> **Task directions**:
Beginning at the first line of the data, print each line exactly, stopping after the line that contains "and across it.".

> **Information provided**:
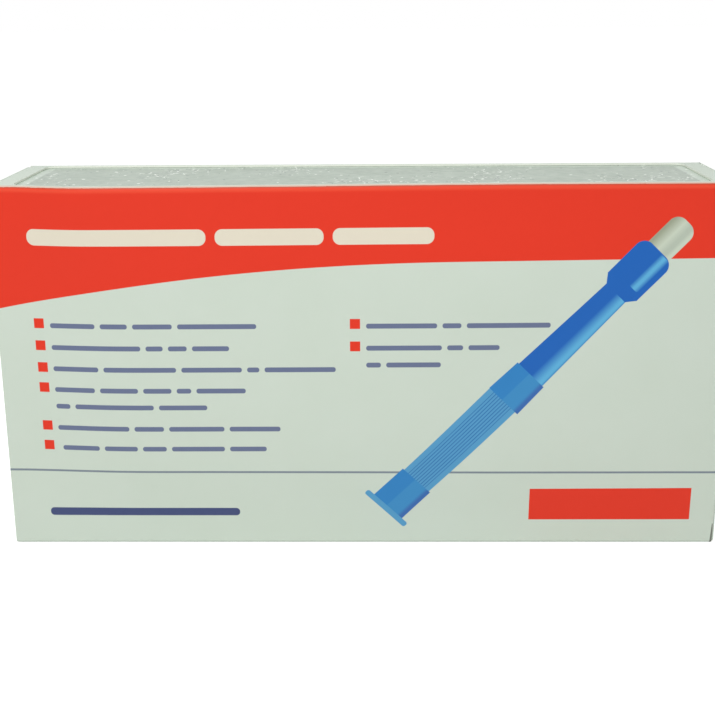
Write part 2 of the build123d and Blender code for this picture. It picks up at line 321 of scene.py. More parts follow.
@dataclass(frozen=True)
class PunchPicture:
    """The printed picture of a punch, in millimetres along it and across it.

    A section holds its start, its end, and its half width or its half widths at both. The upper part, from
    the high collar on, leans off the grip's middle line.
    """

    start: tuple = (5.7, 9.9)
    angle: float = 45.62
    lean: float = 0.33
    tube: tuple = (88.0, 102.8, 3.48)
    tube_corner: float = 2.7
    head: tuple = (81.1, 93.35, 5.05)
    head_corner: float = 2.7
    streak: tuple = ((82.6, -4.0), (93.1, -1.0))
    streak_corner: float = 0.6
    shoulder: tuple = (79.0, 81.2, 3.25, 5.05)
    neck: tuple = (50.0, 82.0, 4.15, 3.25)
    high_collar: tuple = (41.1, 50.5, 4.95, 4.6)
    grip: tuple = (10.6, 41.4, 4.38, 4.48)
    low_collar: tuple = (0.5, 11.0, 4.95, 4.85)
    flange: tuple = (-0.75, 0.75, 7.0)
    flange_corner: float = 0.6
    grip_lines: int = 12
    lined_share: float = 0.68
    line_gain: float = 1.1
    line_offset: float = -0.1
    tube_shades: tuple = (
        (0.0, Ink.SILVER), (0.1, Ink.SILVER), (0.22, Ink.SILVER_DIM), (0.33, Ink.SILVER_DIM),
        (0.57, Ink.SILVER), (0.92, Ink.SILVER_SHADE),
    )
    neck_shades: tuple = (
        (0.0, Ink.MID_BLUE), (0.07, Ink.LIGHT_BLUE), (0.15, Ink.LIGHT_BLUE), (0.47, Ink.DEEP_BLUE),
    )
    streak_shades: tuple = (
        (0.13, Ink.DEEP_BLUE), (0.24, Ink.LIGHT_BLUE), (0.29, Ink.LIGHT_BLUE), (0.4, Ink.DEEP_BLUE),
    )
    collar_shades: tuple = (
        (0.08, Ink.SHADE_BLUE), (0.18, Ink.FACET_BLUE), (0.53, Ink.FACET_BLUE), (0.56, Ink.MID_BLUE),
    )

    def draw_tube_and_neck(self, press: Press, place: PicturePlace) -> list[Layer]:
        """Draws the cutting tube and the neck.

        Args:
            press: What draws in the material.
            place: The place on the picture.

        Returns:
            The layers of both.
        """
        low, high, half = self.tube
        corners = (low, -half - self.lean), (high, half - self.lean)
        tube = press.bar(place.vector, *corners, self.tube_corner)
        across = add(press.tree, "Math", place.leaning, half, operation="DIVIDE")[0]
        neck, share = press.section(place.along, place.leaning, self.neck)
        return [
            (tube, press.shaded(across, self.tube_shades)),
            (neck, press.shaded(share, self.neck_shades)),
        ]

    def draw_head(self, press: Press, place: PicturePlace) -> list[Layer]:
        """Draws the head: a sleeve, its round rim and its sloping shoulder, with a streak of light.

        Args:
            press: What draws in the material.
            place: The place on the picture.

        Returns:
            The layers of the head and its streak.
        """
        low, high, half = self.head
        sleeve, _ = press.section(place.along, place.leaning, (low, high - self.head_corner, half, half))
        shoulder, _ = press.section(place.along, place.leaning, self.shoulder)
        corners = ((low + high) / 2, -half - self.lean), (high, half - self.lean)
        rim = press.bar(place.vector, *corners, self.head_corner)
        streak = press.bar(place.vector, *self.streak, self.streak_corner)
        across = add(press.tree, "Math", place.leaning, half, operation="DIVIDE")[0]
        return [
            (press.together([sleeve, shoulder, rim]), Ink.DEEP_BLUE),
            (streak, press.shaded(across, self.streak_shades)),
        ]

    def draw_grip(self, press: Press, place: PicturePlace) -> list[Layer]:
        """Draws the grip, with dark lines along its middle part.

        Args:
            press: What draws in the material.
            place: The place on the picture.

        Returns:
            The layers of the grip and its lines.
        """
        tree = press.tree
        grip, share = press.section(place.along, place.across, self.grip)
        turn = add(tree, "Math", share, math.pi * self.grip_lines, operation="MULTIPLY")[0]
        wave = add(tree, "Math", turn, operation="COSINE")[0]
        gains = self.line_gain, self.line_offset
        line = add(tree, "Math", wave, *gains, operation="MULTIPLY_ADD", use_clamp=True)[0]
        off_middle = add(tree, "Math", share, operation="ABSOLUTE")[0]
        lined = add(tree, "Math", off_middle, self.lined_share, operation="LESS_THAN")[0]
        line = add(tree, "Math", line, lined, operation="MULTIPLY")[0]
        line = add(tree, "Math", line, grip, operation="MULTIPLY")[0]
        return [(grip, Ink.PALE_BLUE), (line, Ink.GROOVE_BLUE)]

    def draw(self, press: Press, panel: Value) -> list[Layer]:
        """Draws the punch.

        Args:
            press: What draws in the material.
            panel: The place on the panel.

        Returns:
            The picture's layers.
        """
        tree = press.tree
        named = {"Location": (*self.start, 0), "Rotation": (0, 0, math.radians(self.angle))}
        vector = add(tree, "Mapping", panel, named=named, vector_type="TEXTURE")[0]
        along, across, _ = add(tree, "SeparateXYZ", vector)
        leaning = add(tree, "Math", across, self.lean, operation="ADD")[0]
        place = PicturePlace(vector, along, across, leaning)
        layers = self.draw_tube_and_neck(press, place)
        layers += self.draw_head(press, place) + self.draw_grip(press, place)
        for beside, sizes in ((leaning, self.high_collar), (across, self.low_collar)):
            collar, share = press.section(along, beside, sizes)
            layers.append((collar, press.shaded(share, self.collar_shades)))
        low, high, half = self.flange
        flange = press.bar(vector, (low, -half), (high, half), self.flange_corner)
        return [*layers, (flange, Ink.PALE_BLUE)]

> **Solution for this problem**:
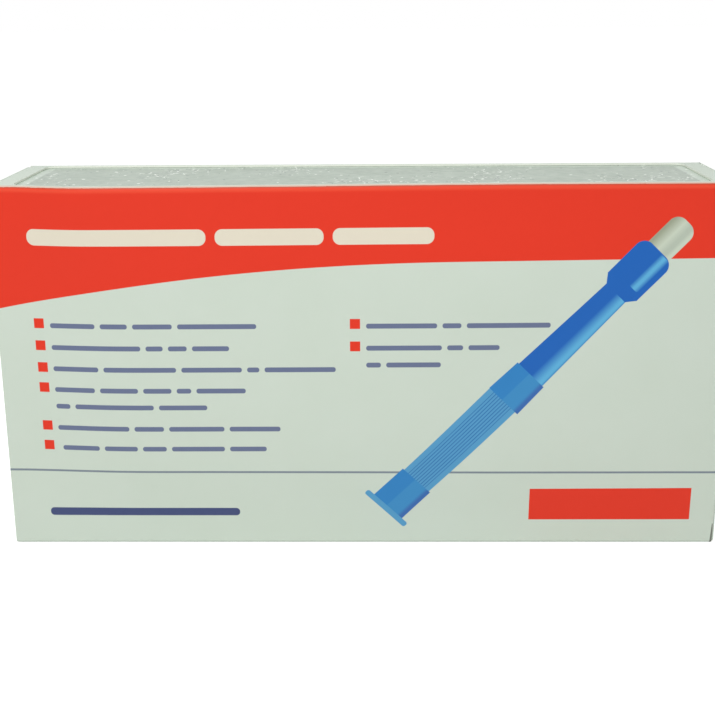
Write part 2 of the build123d and Blender code for this picture. It picks up at line 321 of scene.py. More parts follow.
@dataclass(frozen=True)
class PunchPicture:
    """The printed picture of a punch, in millimetres along it and across it.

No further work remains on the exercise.